Mandolins are tuned like violins, since their pairs of strings correlate with the four strings of the smaller instrument. In chordophones, strings made of wire or sinews are suspended between two end points. The distance and tautness between those anchor points determines the tone. Mandolin strings are tuned in unison and differ from the next pair by a fifth of a note. Some variations on the mandolin are the mandola, tuned a fifth lower, the mandobass tuned like an upright bass, and the mandocello, tuned an entire octave below the mandolin.
Many stages of evolution changed the mandolin from an ancient lute to a modern American folk instrument. Mesopotamia originated a hollowed wood bowl with strings called the Oud, meaning “wood”. Many European countries adapted this simplest chordophone, adding strings, frets, lengthening or shortening the strings, and changing the body’s shape. Fifteenth century Italy saw the rise of the Mandola, Italian for “almond,” the direct ancestor of the Mandolin.

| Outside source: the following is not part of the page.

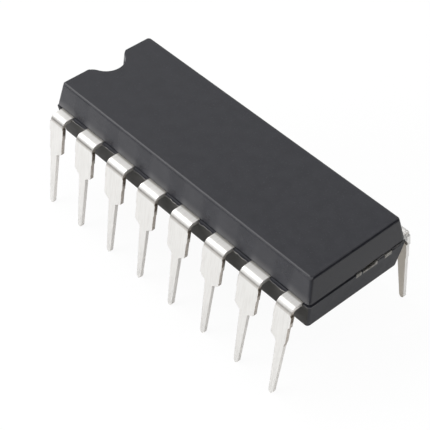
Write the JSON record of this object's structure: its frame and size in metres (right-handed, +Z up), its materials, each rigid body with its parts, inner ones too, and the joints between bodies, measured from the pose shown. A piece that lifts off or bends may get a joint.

Centuries later, Italians brought their beloved instrument to America in the first and second wave of immigration in the 1830s and 1880s, respectively. When the round-backed variety was introduced to the scene, a musician and manufacturer named Orville Gibson made significant changes to modernize the relic. In the early 20th century, as vaudeville and jazz became popular music forms, Gibson remade the mandolin as an American pastime by flattening the back, curving the neck, adding a fingerboard, and other innovations to make it easy to learn. In parlors and theaters across the country, ordinary people gravitated toward the reinvented instrument for evening entertainment. Even with the fall of Vaudeville Theater in the 30s, mandolins remained popular. Today their unique sound is associated with musical forms as diverse as jazz, country, folk, bluegrass, classical, and even electric rock.